As for Alder Lake’s features, DDR5 support needs latencies to improve before it can be a clear upgrade over DDR4, but the rest is all good. The additional PCIe 4.0 lanes, for instance, will let you add more of the best SSDs than Rocket Lake ever would, and PCIe 5.0 support is at least handy for futureproofing.

An Asus ROG Ryujin II 360 cooler pump, with its built-in display showing a ROG logo.

Unlike the Core i9-12900K, the Core i5-12500K can also get by on basic cooling. In addition to the ROG Ryujin II 360, I tested temperature performance with a 240mm Corsair H100i Elite LCD liquid cooler and a cheap Cooler Master Hyper 212 Evo V2 air cooler. As you can see from the results below, the i5 always stayed well within safe temperature ranges after a few runs of Cinebench R20’s toughest test:

Asus ROG Ryujin II 360 Corsair H100i Elite LCD Cooler Master Hyper 212 Evo V2
Cinebench multicore average temps (°c ) 60 (P-cores), 48 (E-cores) 60 (P-cores), 47 (E-cores) 67 (P-cores), 52 (E-cores)
Cinebench multicore peak temp (°c ) 67 (P-core) 64 (P-core) 71 (P-core)

With the Asus cooler specifically, I also recorded the P-cores staying within a very healthy 30-40°c range during the Shadow of the Tomb Raider benchmark, as well as within the 25-35 °c range while playing Horizon Zero Dawn.

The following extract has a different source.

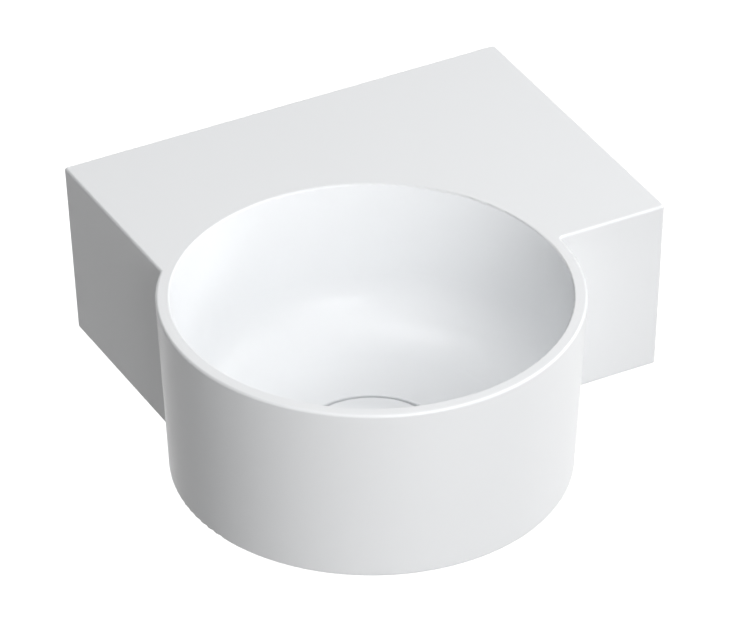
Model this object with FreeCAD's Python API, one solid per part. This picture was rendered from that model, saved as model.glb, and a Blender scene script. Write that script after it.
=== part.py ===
import FreeCAD, Part
import math
import os

# Corner basin with a round bowl, its push-open waste and its wall fixings.
# Millimetres and degrees. +Z is up, +Y points into the back wall, +X into the side wall.
# The origin lies in the back wall's plane, midway between the two fixing bolts.
# The waste is closed, as in use with water in the bowl.

V = FreeCAD.Vector
UP = V(0, 0, 1)

# Basin casting, outside
deck_length = 354.5
deck_depth = 250.0
casting_height = 140.0
bowl_radius = 151.0
bowl_from_end = 117.0
bowl_from_wall = 249.2
outside_draft = 3.0
upright_edge = 3.0
deck_edge = 2.0
foot_edge = 2.5

# Basin casting, walls
rim_wall = 10.0
skirt_wall = 8.0
back_wall = 10.0
deck_plate = 10.0
shell_wall = 8.5
seat_wall = 7.5

# Bowl inside
lip_edge = 1.5
inside_draft = 1.5
bowl_fillet = 45.0
floor_slope = 7.0
foot_below_floor = 17.5
well_radius = 52.5
well_depth = 9.5
well_edge = 1.2
well_fillet = 2.0
waste_hole_radius = 23.0

# Hollow under the deck
hollow_corner = 8.0
rib_wall = 8.0
rib_drop = 45.0
rib_edge = 3.0
boss_radius = 22.0
boss_height = 4.0
boss_taper = 3.0

# Wall fixings
fixing_spacing = 200.0
fixing_drop = 75.0
fixing_hole_radius = 9.0
bolt_radius = 5.0
bolt_in_wall = 64.0
bolt_point = 9.0
bolt_past_nut = 8.0
bolt_chamfer = 0.8
shank_radius = 4.5
shank_in_basin = 2.0
shank_in_wall = 8.0
bush_gap = 0.3
bush_sleeve = 11.0
bush_flange_radius = 15.0
bush_flange = 4.0
washer_radius = 14.0
washer_thickness = 2.0
bolt_nut_flats = 17.0
bolt_nut_height = 8.0
plug_radius = 7.0
plug_behind_tile = 10.0
plug_length = 60.0
plug_slot = 1.5
plug_slot_length = 38.0
plug_mouth = 8.0
thread_gap = 0.05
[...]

The E-cores were always even cooler, though weren’t being utilised much.

The underside of an Intel Core i5-12600K CPU.

While it’s clear that Alder Lake’s architectural overhaul benefits multitasking more than straight frames per second, it’s ultimately enough for the Core i5-12600K to displace the Ryzen 5 5600X as the best gaming CPU for most people. It’s faster, smarter, and more ready for the PC hardware of the future – and unlike with Rocket Lake, there’s no threat of a drastically better Intel generation launching a few months later. If you passed over the 11th generation to see how the 12th turned out, you can stop waiting; just make sure you’re matching the CPU to the right motherboard and RAM, should you take the plunge.